I was happy to have my light jacket that day!

Cap or bandana or Buff

Half a buff is enough.


Warm hat

I have a lightweight one from WAA.


Warm and waterproof gloves

It can be two pairs. Dish washing gloves are fine for the waterproof ones. I tend to get cold hand quickly so this is the first item where I would go with an heavier option in case of cold weather forecast.

59g (for the two pairs)

Waterproof over-trousers

I use the Ultra Rain pants from WAA.

98g / 129€

The Salomon S-lab hybrid pants are not fully waterproof but if they are accepted, they are the lightest option I’ve seen at 80g. Based on the UTMB gear FAQ, they wouldn't be accepted. The rain pants have to be waterproof it's the breathability that doesn't seem to be important for them. Anyway a 200€ price tag is a lot for a pair of pants you will rarely use!

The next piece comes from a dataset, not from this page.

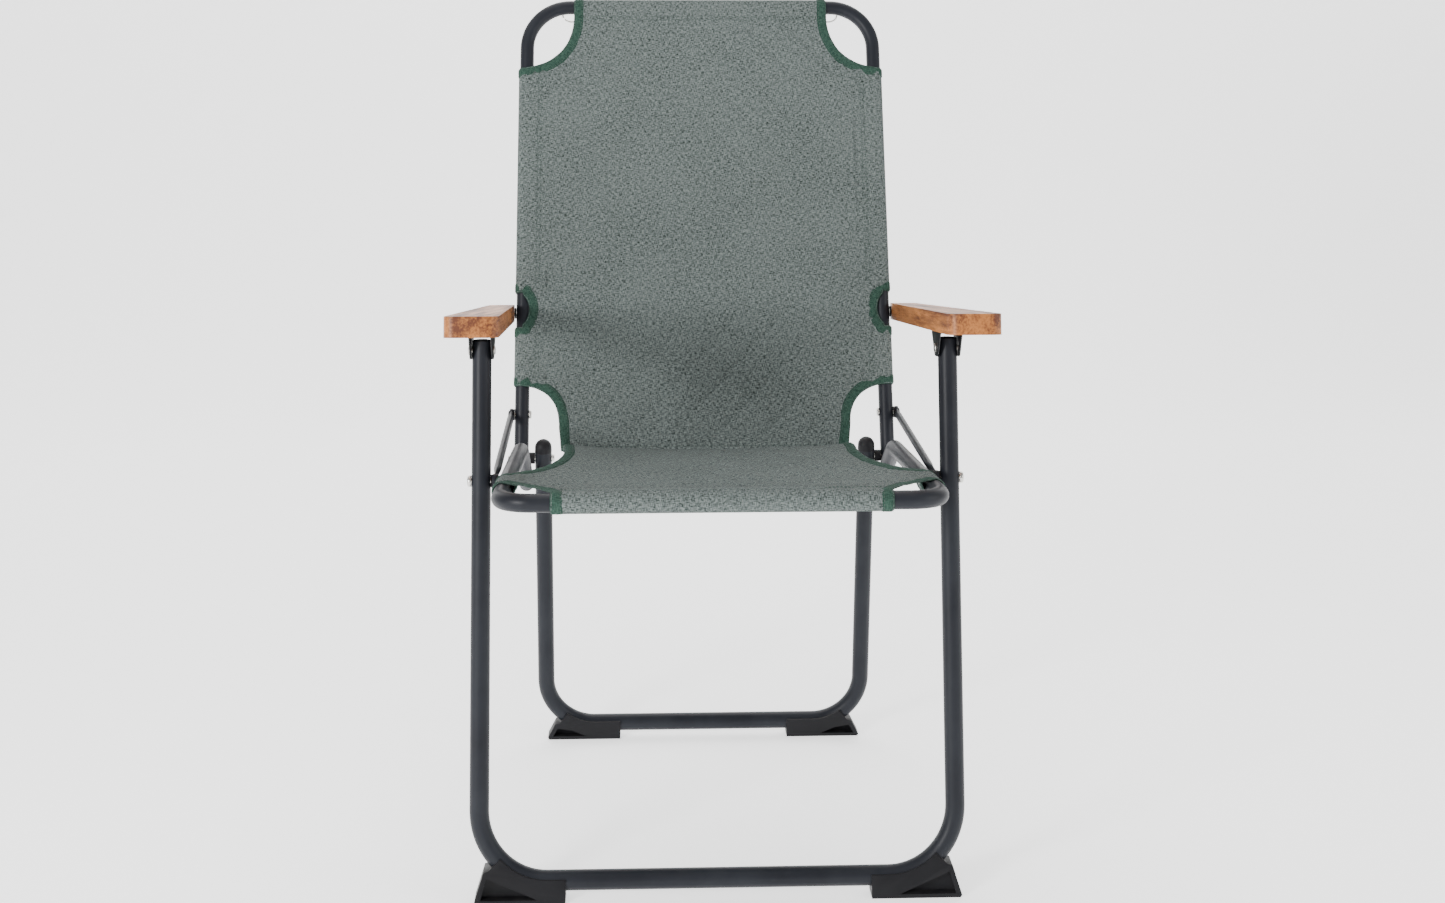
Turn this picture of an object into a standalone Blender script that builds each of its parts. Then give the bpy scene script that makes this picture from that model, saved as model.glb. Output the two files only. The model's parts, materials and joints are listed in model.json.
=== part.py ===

It’s not on the list but you have to carry all that stuff... I use the WAA Ultra-bag pro 3L. It’s big enough to carry everything listed here so I don’t think anyone needs more than a 5 litre bag even if the go very safe and carry a small puffy jacket or a gore-tex vest...

139g / 59€

The Salomon S-lab sense Ultra set is listed at 110g but cost 120€... At least for that price you get two comfortable and practical soft flasks. However, I owned one of these in the past and I found that the fabric tend to strech with time... Also the large back pocket can't be securely closed and I prefer to have a zipper like on the WAA pack so I'm sure nothing falls off.


Also not on the obligatory list but it’s on the “very strongly recommended” one. The cheapest and lightest is to go without poles. However if you’re looking for light and cheap poles I would recommend the Gipron 310 Mont-Blanc. The aluminum version is listed at 160g per poles and is only 70€. I use the carbon version of these. They are more expensive but only weight 110 grams each!

110g / 175€


The cheapest and lightest option is to go barefoot.


In conclusion, I can say I definitely have the best sponsor! The lighter options are rare and you always have to spend more money for gear who often lack useful features. If you want to go superlight without spending too much, WAA Ultra Equipment is definitely the right choice!